In practical terms, a meta-aggregator platform might tap into 1inch for Ethereum liquidity, Jupiter for Solana liquidity, and a host of cross-chain bridges – all behind the scenes. You as the user just see one interface and one seamless swap. Under the hood, however, the meta-aggregator is comparing routes from several aggregator protocols and even bundling cross-chain steps if needed. The goal is to make a complex multi-hop, multi-chain operation feel as simple as a single trade on Uniswap.

By doing this, a meta-aggregator eliminates the need for you to manually juggle bridges or multiple aggregator apps. As noted in one analysis, cross-chain aggregators (a similar concept to meta-aggregators) combine DEX liquidity and bridges such that users don’t have to perform manual bridging at all. In other words, the meta-aggregator itself handles moving your assets where they need to be. This not only saves time but also opens up trading opportunities that you might not attempt on your own due to complexity. Want to swap an ERC-20 token on Ethereum for a token that only exists on Avalanche? A meta-aggregator can string together the necessary swaps and bridge transfers in one go, whereas you’d be hard-pressed to do that in a single step otherwise.

Relay Protocol: Instant, Low-Cost Cross-Chain Execution

Unlike aggregators that merely pool liquidity across exchanges, Relay Protocol is a cross-chain payment and execution platform powered by relayers, financial agents that perform cross-chain actions on users' behalf. Here’s why Relay stands out:

  • Ultra-Fast Execution: Relay achieves transactions in just 2–4 seconds by using optimistic execution. Instead of waiting for slow consensus mechanisms, relayers use their own funds to instantly fulfill your transaction, dramatically cutting wait times.
  • Significantly Lower Costs: Relay separates order validation and fee collection from asset transfers, placing these processes on cheaper settlement chains. The result? Transactions often cost dramatically less—up to 80% cheaper than typical bridge solutions.
  • Expansive Chain Support: Relay effortlessly scales to new chains without needing extensive deployments. It supports 72+ blockchains, and adding more chains requires just one willing relayer—perfect for the ever-expanding multichain ecosystem.
  • Easy Fiat Integration: Integrated fiat onramps (such as MoonPay) mean you can seamlessly convert fiat currency directly into crypto across multiple chains, all within Relay’s intuitive interface.
  • Developer-Friendly Infrastructure: Relay provides APIs and SDKs that allow developers to easily integrate instant cross-chain bridging and payments into their dApps without complex, chain-specific implementations.

A Better Experience for Everyone

For Traders:

Relay simplifies cross-chain complexity into a single, fast, cost-effective interface.
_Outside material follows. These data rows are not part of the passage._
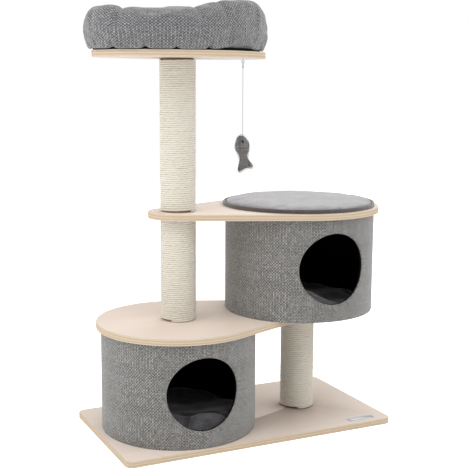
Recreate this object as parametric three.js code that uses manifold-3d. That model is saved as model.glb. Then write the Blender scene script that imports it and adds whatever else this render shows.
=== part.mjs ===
// A cat tree: a base board, two round dens, three rope-wound posts, three platforms,
// an oval bed on top, a round pad, and a toy fish on a string.
// Millimetres, +Z up, origin at the centre of the base board's underside, openings face -Y.
import * as THREE from 'three';
import { mergeVertices } from 'three/addons/utils/BufferGeometryUtils.js';
import { ParametricGeometry } from 'three/addons/geometries/ParametricGeometry.js';
import Module from 'manifold-3d';

const wasm = await Module();
wasm.setup();

// Boards and storeys
const GAP = 0.3;                  // clearance left between touching pieces
const BOARD = 16;                 // plywood thickness
const BASE_LENGTH = 740;
const BASE_WIDTH = 405;
const BASE_CORNER = 20;
const LEFT_AXIS = -157;           // lower den, middle post and top post stand on this axis
const RIGHT_AXIS = 193;           // short post and upper den stand on this axis
const STOREY = 262;               // height of a den, and of the post beside it
const TOP_POST = 379;
const PLATFORM_RADIUS = 210;      // broad end, over a den
const PLATFORM_TIP = 76;          // narrow end, over or under a post
const TOP_HALF_LENGTH = 222;      // oval top board
const TOP_HALF_WIDTH = 150;
const TOP_OFFSET = 8;             // the oval's centre, right of the left axis

// Dens
const DEN_RADIUS = 198;
const COVER_THICK = 1.7;
const WALL_THICK = 5;
const LINING_THICK = 1.7;
const DISC_THICK = 9;
const OPENING_RADIUS = 91.5;
const OPENING_HEIGHT = 135;       // from the board under the den to the opening's centre
const DEN_CUSHION_RADIUS = 172;
const DEN_CUSHION_HEIGHT = 50;

// Posts
const POST_RADIUS = 45;           // outside of the rope
const ROPE_THICK = 5.2;
const CORE_THICK = 4;
const PLUG_HEIGHT = 20;
const INSERT_RADIUS = 6;
const INSERT_HEIGHT = 16;

// Fasteners
const BOLT = { shank: 4, head: 11, headHeight: 4.2, reach: 20, sides: 12 };
const SCREW = { shank: 2, head: 4.2, headHeight: 2.4, reach: 12, sides: 8 };
const BOLT_RECESS = 5;
const SCREW_RECESS = 3;
const HOLE_CLEARANCE = 0.5;       // added to a fastener's radius in the wood

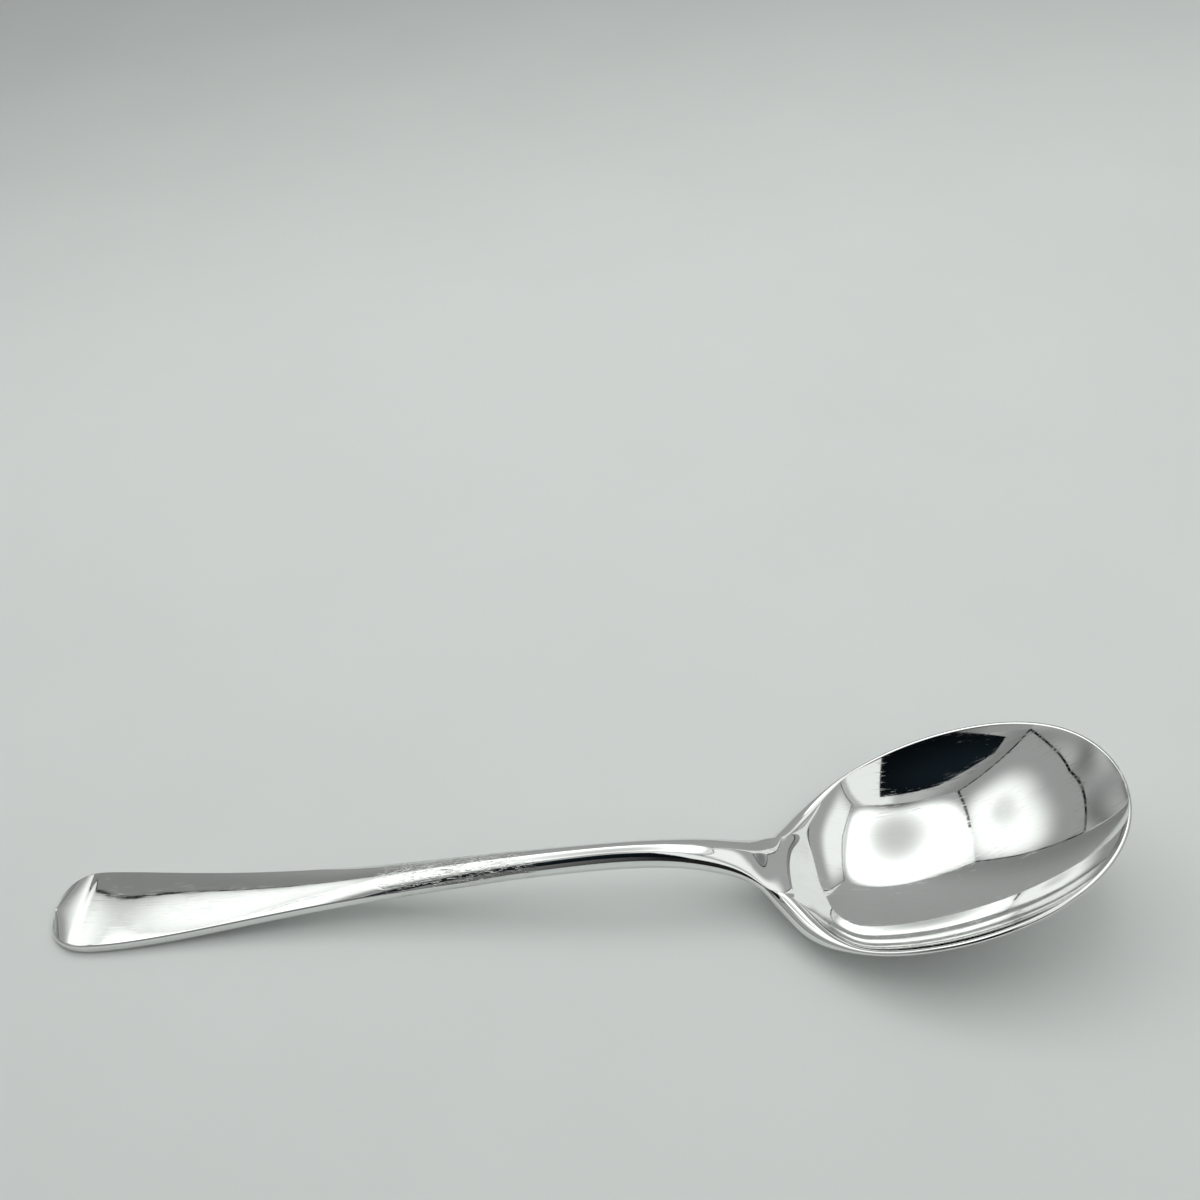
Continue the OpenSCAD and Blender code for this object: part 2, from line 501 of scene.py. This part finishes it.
def skin(name, rings):
    """A closed skin over rings of drawing points: a grid that is rolled up, welded and capped."""
    bm = bmesh.new()
    rows, cols = len(rings), len(rings[0])
    bmesh.ops.create_grid(bm, x_segments=cols, y_segments=rows - 1, size=1.0)
    bm.verts.ensure_lookup_table()
    for i, vert in enumerate(bm.verts):
        row, col = divmod(i, cols + 1)
        vert.co = place(rings[row][col % cols])
    bmesh.ops.remove_doubles(bm, verts=bm.verts, dist=WELD_GAP)
    bmesh.ops.dissolve_degenerate(bm, edges=bm.edges, dist=THIN_GAP)
    rims = [edge for edge in bm.edges if edge.is_boundary]
    if rims:
        caps = bmesh.ops.holes_fill(bm, edges=rims, sides=0)["faces"]
        for edge in rims:
            edge.smooth = False
        bmesh.ops.triangulate(bm, faces=caps)
    bmesh.ops.recalc_face_normals(bm, faces=bm.faces)
    for face in bm.faces:
        face.smooth = True
    return new_piece(name, bm)


def rings_at(places):
    return [station(x) for x in places]


def make_handle():
    end_places = [
        end_round_l * (1 - math.cos(math.radians(a)) ** END_PACKING) for a in spread(0, 90, END_ROWS)
    ]
    stem_places = spread(end_round_l, seam_x - SEAM_STEP, STEM_ROWS)[1:]
    return skin("stem_and_end", rings_at(end_places + stem_places + [seam_x]))


def make_seam():
    places = [seam_x, seam_x + SEAM_STEP, seam_x + seam_t / 2, bowl_x - SEAM_STEP, bowl_x]
    return skin("neck_solder", rings_at(places))


def make_bowl():
    tip_l = overall_l - bowl_centre_x
    heel_places = spread(bowl_x + SEAM_STEP, bowl_centre_x, BOWL_ROWS)
    tip_places = [
        bowl_centre_x + tip_l * math.sin(math.radians(a)) for a in spread(0, 90, BOWL_ROWS)
    ]
    return skin("raised_bowl", rings_at([bowl_x] + heel_places + tip_places[1:]))


def belly_point(x, y):
    """The height of the bowl's under side."""
    s = min(1.0, abs(y) / half_w(x))
    top = edge_z(x) - edge_radius(x)
    return top - (top - (edge_z(x) - bottom_z(x))) * under_share(s, x)


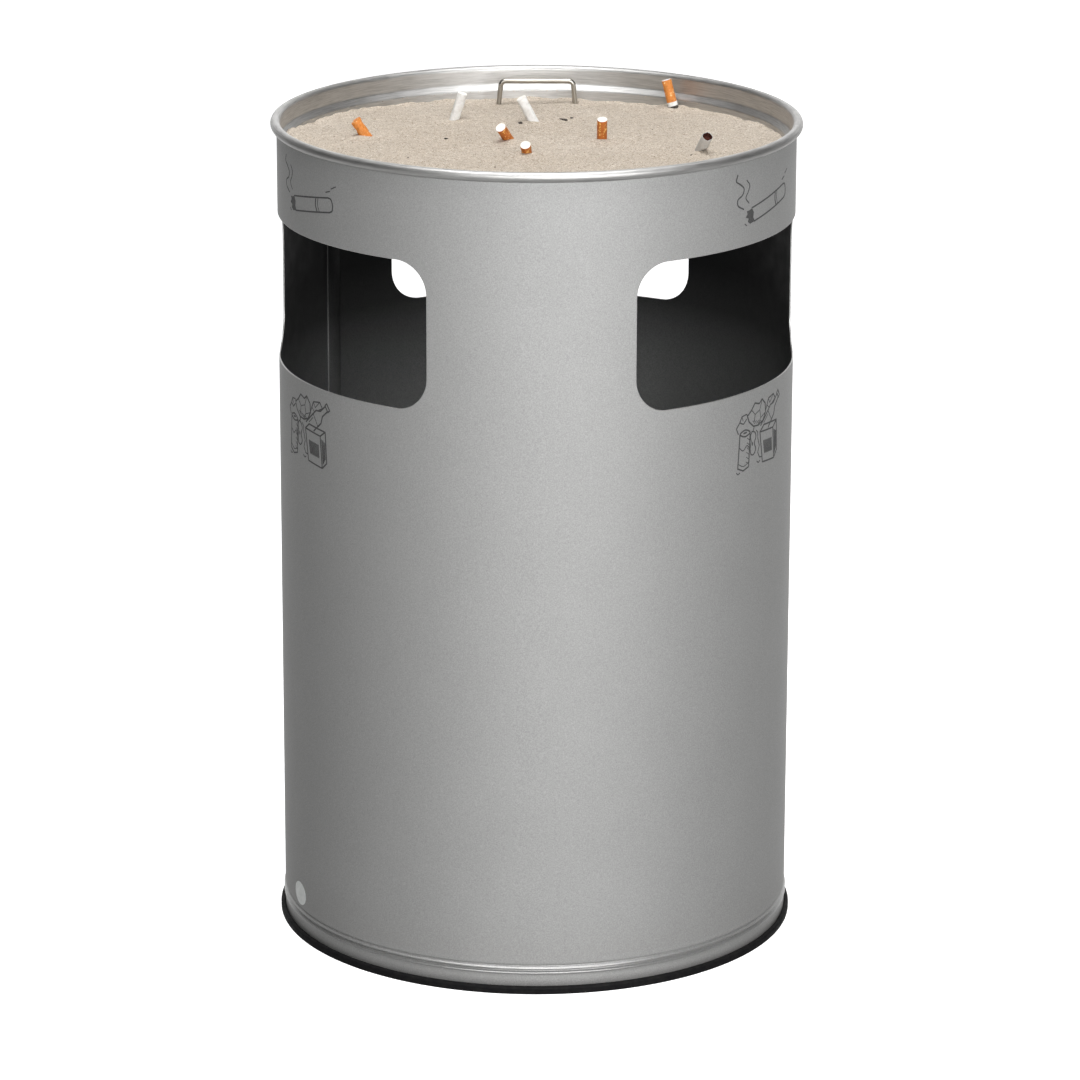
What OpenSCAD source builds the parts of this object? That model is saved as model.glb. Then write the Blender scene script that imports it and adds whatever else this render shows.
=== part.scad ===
// Round litter bin with three throw-in openings and a lift-off sand ash bowl.
// Millimetres, +Z up. The origin is the centre of the footprint on the ground.
// The strip between two of the openings faces -Y.

/* [Body] */
// Outer diameter of the body shell
body_d = 390; // [380:1:396]
// Thickness of the body sheet
body_t = 1.2; // [0.8:0.1:1.5]
// Height of the shell's top edge above the ground
shell_top = 619.3; // [600:0.1:640]
// Width of the inner lap of the body seam
lap_w = 15; // [10:1:20]
// Height of the swaged double bead near the foot
swage_z = 18; // [17:0.5:20]

/* [Throw-in openings] */
// Width of one opening, as an angle around the body
opening_angle = 74; // [60:1:84]
// Height of an opening's lower edge above the ground
opening_z = 445; // [440:1:460]
// Height of an opening
opening_h = 111; // [90:1:112]
// Corner radius of an opening
opening_r = 25; // [10:1:30]

/* [Foot] */
// Outer diameter of the rubber foot ring
ring_d = 397.2; // [394:0.2:399]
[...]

You no longer juggle multiple tools—Relay does all the heavy lifting.

For Developers:

Relay's API and SDK dramatically reduce the complexity of building multichain applications. One integration unlocks seamless interoperability across dozens of chains.

Better Experiences for Users and Developers

The rise of meta-aggregators isn’t just a geeky innovation for its own sake – it directly translates to a better experience for both end-users and builders in the crypto space:

  • For everyday users (DeFi traders and investors): Meta-aggregators remove the headache of managing the multichain complexity. You no longer need to keep mental tabs on which DEX or bridge to use for which chain; you don’t have to perform risky manual steps like sending to the wrong bridge address or paying double fees. Instead, you get one interface where you input what you have and what you want, and you’re done. It’s the closest thing to a “swap anything, anywhere” magic button. Faster execution and lower fees are icing on the cake – who doesn’t want their swap settled in seconds at a great price? By relying on a meta-aggregator, you’re effectively outsourcing the brainpower of finding the best path to an algorithmic agent that never gets tired or sloppy. In a world where time is money (and gas fees), this makes a tangible difference.
  • For developers and projects: Building a multichain application from scratch is extremely resource-intensive. If you want your app to let users swap or move assets across 10 different chains, you’d have to integrate 10 DEX aggregators and a bunch of bridges, maintain all that code, and constantly update as new liquidity sources emerge. Meta-aggregator solutions abstract away that complexity. With one integration, a wallet or DeFi app can offer cross-chain swaps across dozens of networks. This not only accelerates development, it also means the app’s users get a consistent experience no matter what chain they’re on. Developers can focus on their app’s unique features, rather than reinventing the wheel of cross-chain transfer logic. In essence, meta-aggregators become a piece of core infrastructure – a unified liquidity and interoperability layer that any app can plug into to become instantly multichain.

Conclusion: The Future of Swapping is Meta

As crypto continues to expand into a multichain ecosystem, the tools we use to trade and move assets need to keep up. DEX aggregators were a big step forward, but meta-aggregators are proving to be the next evolution, ensuring you’re not limited by the confines of any single network or liquidity source. Why settle for the best price on one chain when you could get the best price across all chains?

Relay Protocol exemplifies how a well-designed bridge can dramatically simplify cross-chain swaps. It delivers speed, convenience, and flexibility that would have seemed almost magical a few years ago: imagine telling a 2020 DeFi user that one day they could swap tokens between 70+ chains in seconds, or buy crypto straight to Layer-2 with a credit card – they’d think you’re dreaming. But that’s exactly where we are in 2025.